Blonde's Eye View: The shock of the Tube
COMMENTby Angela Clarke
Research published in the journal Science claims people hate being alone with their thoughts so much, they prefer to be in pain. Participants found it so difficult to think for 15 minutes they opted to shock themselves with a 9-volt charge for distraction.
The psychology professor who led the study wasted his time investigating this in a lab. A Tube journey would have led him to the same conclusion.
Why else would Londoners suffer broiling Tube carriages without declaring mutiny? It's obvious when you think about it.
Commuters can last journeys of six, 15, or even more minutes in silence, with our own thoughts, because riding a hot overcrowded Tube train is the equivalent of the electric shock.

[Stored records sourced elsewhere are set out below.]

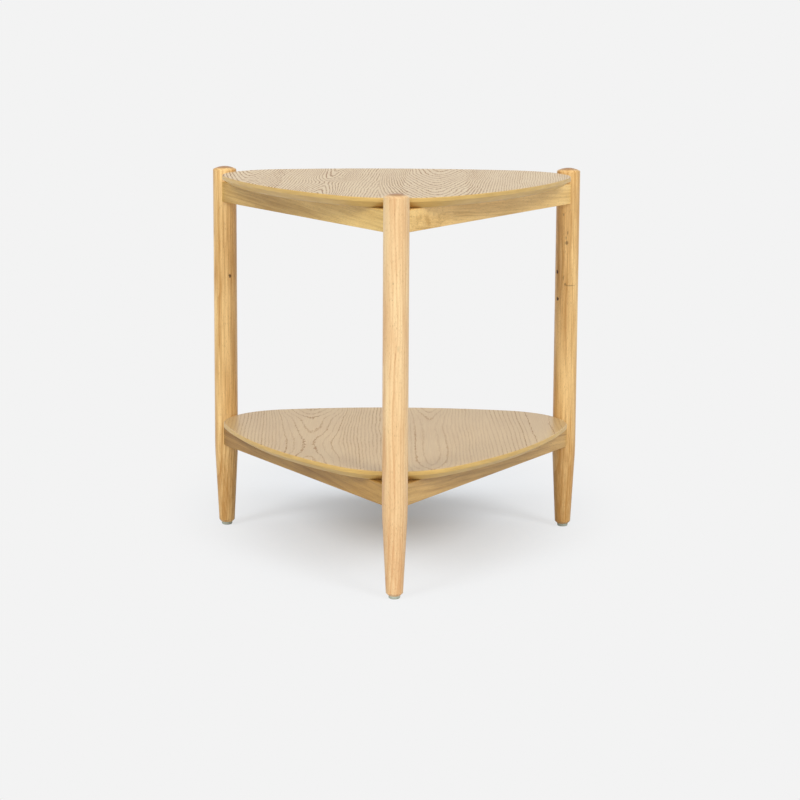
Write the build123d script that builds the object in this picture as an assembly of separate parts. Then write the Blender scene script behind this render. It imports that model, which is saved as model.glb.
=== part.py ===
from build123d import *
import math
import os

# A three-legged side table with two tiers of rounded triangular boards.
# The floor is the plane Z = 0, the front leg points along -Y, and the middle of the table's box
# stands over the origin.

# Overall sizes, in millimetres. The legs stand proud of the top board by leg_top_stand.
table_height = 550.0
leg_spacing = 516.0
leg_top_stand = 7.5
shelf_surface_height = 172.0

# Legs
leg_diameter = 35.0
leg_dome_rise = 4.5
leg_shoulder_round = 2.5
leg_taper_start = 120.0
leg_taper_blend = 500.0
leg_foot_diameter = 23.5
leg_foot_chamfer = 3.5

# Rails, coped round the legs and mitred to each other behind them
rail_thickness = 22.0
rail_height = 30.0
rail_arris_round = 1.0
cope_gap = 0.2

# Boards: a veneered core with a square lip above a wide bevel under the edge
board_thickness = 15.0
veneer_thickness = 0.6
board_corner_radius = 109.0
board_side_radius = 690.0
board_leg_gap = 0.3
board_rim_round = 2.0
board_lip_height = 5.9
board_bevel_width = 14.4
board_arris_round = 0.5

# Corner blocks
block_nose_distance = 28.0
block_back_distance = 72.0
block_height = 26.0
block_corner_cut = 4.0

# Leg bolts with their washers, and the threaded inserts in the legs
bolt_diameter = 6.0
bolt_head_diameter = 10.5
bolt_head_height = 3.3
bolt_head_round = 1.8
bolt_tip_chamfer = 0.8
bolt_hole_diameter = 7.0
bolt_drop = 14.0
hex_key_width = 4.0
hex_key_depth = 2.0
thread_fit = 0.05
thread_engagement = 11.3
washer_outer_diameter = 12.0
washer_thickness = 1.6
washer_fit = 0.2
spring_washer_outer_diameter = 10.5
spring_washer_thickness = 1.6
spring_washer_slit = 1.0
insert_diameter = 10.0
insert_length = 13.0
insert_recess = 1.0
insert_groove_depth = 0.7
insert_groove_width = 1.3
insert_groove_pitch = 2.6
insert_first_groove = 2.6
insert_key_width = 8.0
insert_key_depth = 2.0
insert_fit = 0.1

# Wood screws
screw_diameter = 4.0
screw_head_diameter = 8.0
screw_head_height = 2.4
screw_head_round = 1.6
screw_tip_length = 4.0
screw_pocket_diameter = 9.0
screw_fit = 0.1
recess_arm_width = 1.0
recess_arm_length = 4.4
recess_depth = 1.4
pilot_spare = 0.5
board_screw_length = 25.0
board_screw_bite = 10.0
board_screw_distance = 55.0
board_screw_offset = 10.0
block_screw_length = 25.0
block_screw_offset = 17.0
block_screw_pocket = 5.0

# Foot glides and their nails
glide_diameter = 16.0
glide_height = 4.5
glide_edge_round = 1.2
nail_diameter = 2.2
nail_head_diameter = 6.0
nail_head_height = 1.0
nail_head_recess = 1.8
nail_length = 18.0
nail_tip_length = 3.0
nail_fit = 0.1

# One overrun for all cuts, past the face that they start from
overrun = 2.0

# Angles in degrees. About the vertical axis, corners and sides take turns, corner_to_side apart.
front_angle = -90
corner_to_side = 60
block_screw_slant = 30
corner_angles = {
    "front": front_angle,
    "right": front_angle + 2 * corner_to_side,
    "left": front_angle + 4 * corner_to_side,
}
side_angles = {
    "right": front_angle + corner_to_side,
    "back": front_angle + 3 * corner_to_side,
    "left": front_angle + 5 * corner_to_side,
}

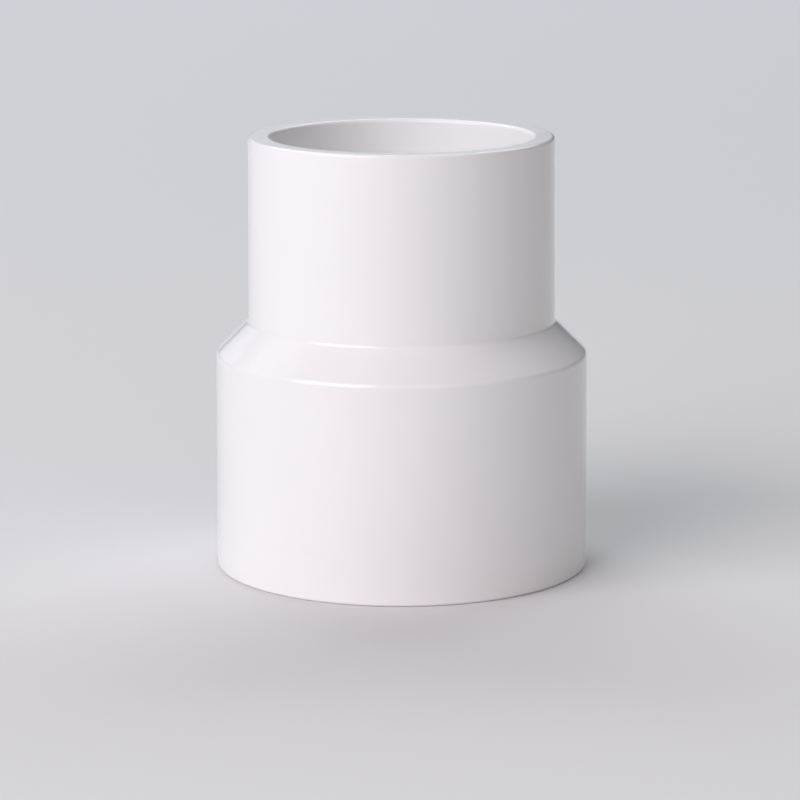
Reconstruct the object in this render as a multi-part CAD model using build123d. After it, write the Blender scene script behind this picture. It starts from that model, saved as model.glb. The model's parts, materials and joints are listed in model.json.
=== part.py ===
from build123d import *
import math
import os

# Concentric reducing coupling for solvent-cement PVC pressure pipe, 50 mm to 40 mm.
#
# The fitting is one injection moulding with nothing fixed to it and nothing inside it,
# so the model is one closed solid. It stands on its large mouth: +Z is the axis of both
# sockets, and the origin is the centre of the large mouth's end face. A 50 mm pipe enters
# from below, a 40 mm pipe from above, and each stops against its own ledge.
# All sizes are in millimetres, and every width across the wall is measured on the radius.

# Pipes that the fitting joins: outside diameter, and the wall that a ledge has to cover
LARGE_PIPE = 50.0
LARGE_PIPE_WALL = 2.4
SMALL_PIPE = 40.0
SMALL_PIPE_WALL = 1.9

# Sockets, by the usual rules for solvent-cement pressure fittings
SOCKET_ALLOWANCE = 0.2  # the bore is this much wider than the pipe
DEPTH_SHARE = 0.5  # a socket is this share of the pipe's diameter deep, plus DEPTH_BASE
DEPTH_BASE = 6.0

# Outside of the moulding, from the large mouth up
LARGE_BODY_LENGTH = 33.5
SHOULDER_LENGTH = 4.9
SHOULDER_WIDTH = 5.0
SMALL_BODY_LENGTH = 28.7
SMALL_MOUTH_WALL = 3.45
DRAFT = 0.4  # degrees: both bodies widen this much towards the large mouth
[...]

Our sweaty sample even allows for those in the original group who cheated. How? They reached for phones or books to distract them. I rest my case. Observing a Tube carriage could have saved the professor the bother of rounding up volunteers. Dude, you should've just taken the Circle line.
What about anomalies? The average participant of the study shocked themselves roughly seven times, rather than thinking about whether M&S Rocky Road Mini Bites count as dinner, or what Ryan Gosling would look like in nothing but an Oyster card.
But one bloke was so frightened by what was going on in his head he shocked himself 190 times during one 15 minute stint. How does that tie in with our Tube travelling lab rats?
Simple. You just need to look for the most masochistic commuter you can possibly think of. The one that actively pursues pain. That, my scientific friends, is the cyclist.